ET CRAC, PLUS D'ARBRES

30 Juin 2022

Philippe Engels, Raphaële Buxant et Thomas Haulotte

avec le soutien du fonds pour le journalisme en fédération wallonie-Bruxelles

Pas encore de permis de bâtir, à Wavre, sur le site du futur grand hôpital du Brabant wallon. Mais déjà, les investisseurs marquent leur territoire en arrachant des arbres. Une politique de la terre brûlée, assez courante. Que fait la police ? Rien.

25 avril 2022

Qui est le chat, qui est la souris ? Il est 12h10 et ce lundi matin-là, le climat semble propice à l’arrachage des arbres. L’air est sec et doux. Nous arrivons sur le chemin des Charrons, parallèle à la nationale 25 qui relie Grez-Doiceau à Louvain-la-Neuve. C’est ici qu’est censée déménager la Clinique Saint-Pierre d’Ottignies. Il y a là un petit parking, une boîte de nuit plutôt sélect où le MR local aime se réunir (le Domaine du Blé), mais surtout des champs ensemencés et quelques zones boisées comme il y en a de moins en moins dans la périphérie élargie de Bruxelles. À l’horizon, on aperçoit les buildings du centre de Wavre et avant ça se niche un quartier d’une centaine de maisons, à moins de cinq cent mètres à vol d’oiseau.

Les oiseaux, on ne les entend plus. Parce que c’est la période de nidification, durant laquelle toute taille ou coupe d’arbres est interdite et nécessite l’obtention d’une dérogation auprès des pouvoirs publics ? Ou à cause du remue-ménage provoqué par l’engin agricole de couleur verte que nous venons de croiser ? Un riverain du quartier en contrebas, à vélo, nous apporte la réponse. « Incroyable ! Malgré tous nos efforts, ‘ils’ l’ont fait. »

© Wavre, Notre Ville.

Vincent Denis s’esquinte depuis des mois. Sur sa bicyclette qui ne fait pas le poids face à la machine verte, il a calé de bric et de broc quelques slogans contre le béton et pour le respect de la biodiversité. Il habite le quartier en contrebas. Il a tout lu du projet de grand hôpital et ce qu’il n’a pas trouvé en sources libres, il a été le chercher comme il le pouvait. Une première étude d’incidences ayant disparu du site de la ville de Wavre, par exemple.

Cet informaticien à la retraite paraît calme mais déterminé. Ce qu’il a vu ?

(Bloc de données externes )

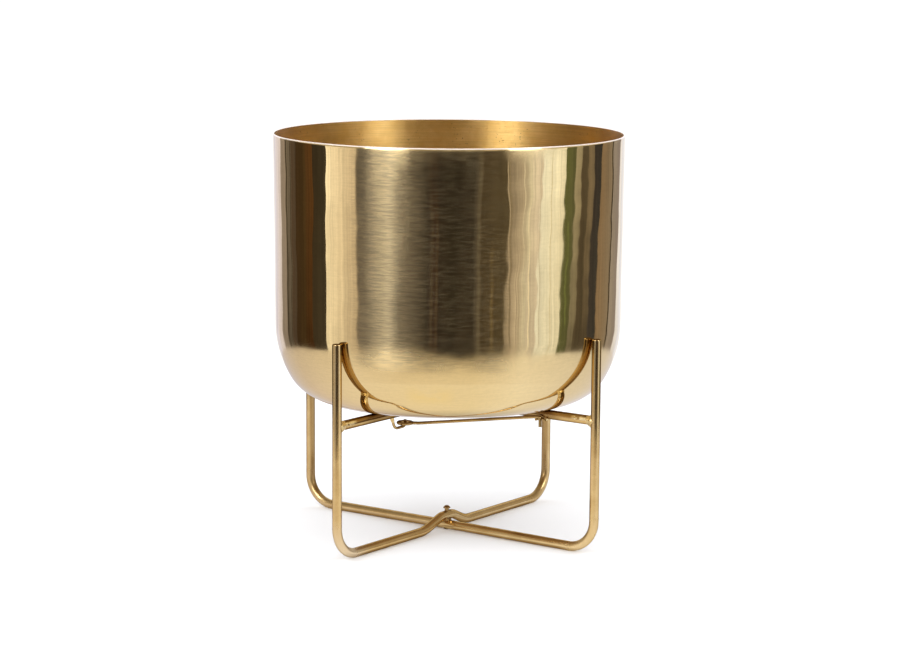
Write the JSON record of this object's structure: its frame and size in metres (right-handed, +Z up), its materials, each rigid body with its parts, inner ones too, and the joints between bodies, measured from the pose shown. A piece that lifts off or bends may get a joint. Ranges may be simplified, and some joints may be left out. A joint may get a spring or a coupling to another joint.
{
  "type": "planter pot on folding stand",
  "caption": "Round brass pot with a flat bottom and rounded lower edge, resting in a folding cross-frame rod stand that a wire hook latch ties open.",
  "frame": {"origin": "on the floor, on the vertical fold axis through the middle of the stand", "axes": "+Z up; frame B lies along X; frame A, which folds, lies along Y with its latched side towards -Y and +X"},
  "size_m": [0.316, 0.316, 0.3483],
  "materials": {
    "polished_brass": "polished and finely brushed outside, satin inside",
    "rod_brass": "satin, slightly aged",
    "braze": "rough bright braze",
    "rivet_brass": "satin, aged",
    "wire_brass": "satin, slightly aged"
  },
  "bodies": {
    "frame_b": {"frame_b_bow": "rod_brass", "frame_b_crossbar": "rod_brass", "frame_b_braze": "braze", "lower_pivot_rivet": "rivet_brass", "lower_pivot_washer": "rivet_brass", "upper_pivot_rivet": "rivet_brass", "upper_pivot_washer": "rivet_brass", "rod_keeper": "wire_brass", "keeper_braze": "braze"},
    "frame_a": {"frame_a_bow": "rod_brass", "frame_a_crossbar": "rod_brass", "frame_a_braze": "braze", "rod_hanger": "wire_brass", "hanger_braze": "braze"},
    "latch": {"latch_rod": "wire_brass"},
    "pot": {"pot_shell": "polished_brass"}
  },
  "joints": [
    {"name": "fold", "type": "hinge", "parent": "frame_b", "child": "frame_a", "pos_m": [0, 0, 0.0085], "axis": [0, 0, 1], "range_deg": [-62, 0]},
    {"name": "latch_swing", "type": "hinge", "parent": "frame_a", "child": "latch", "pos_m": [0, -0.061, 0.1044], "axis": [0, 0, 1], "range_deg": [-90, 0]},
    {"name": "pot_lift", "type": "slide", "parent": "frame_b", "child": "pot", "axis": [0, 0, 1], "range_m": [0, 0.12]}
  ]
}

« Les travaux d’abattage ont commencé vers 9h40. L’engin surpuissant est rentré dans les bois comme s’il s’agissait de carton. Les lieux sont à l’abri des regards dans une sorte de triangle délimité par la N25 et l’autoroute E411, où le bruit de la destruction des arbres était couvert par celui de ces grands axes routiers. »

Il n’y a personne d’autre que ce riverain empêcheur de couper du bois et la poignée d’ouvriers agricoles, assis sur l’engin ratisseur ou debout, en éclaireurs, équipés de tronçonneuses.

Vincent Denis, le 25 avril 2022

À 9h44, le 101 reçoit un appel dénonçant un « abattage illégal ». Selon Vincent Denis, sur la brèche depuis la mi-février, la Clinique Saint-Pierre d’Ottignies, nouvelle propriétaire des terrains, n’a pas obtenu de permis dans les formes. Pour être précis : l’opération n’a pas été signifiée à la population.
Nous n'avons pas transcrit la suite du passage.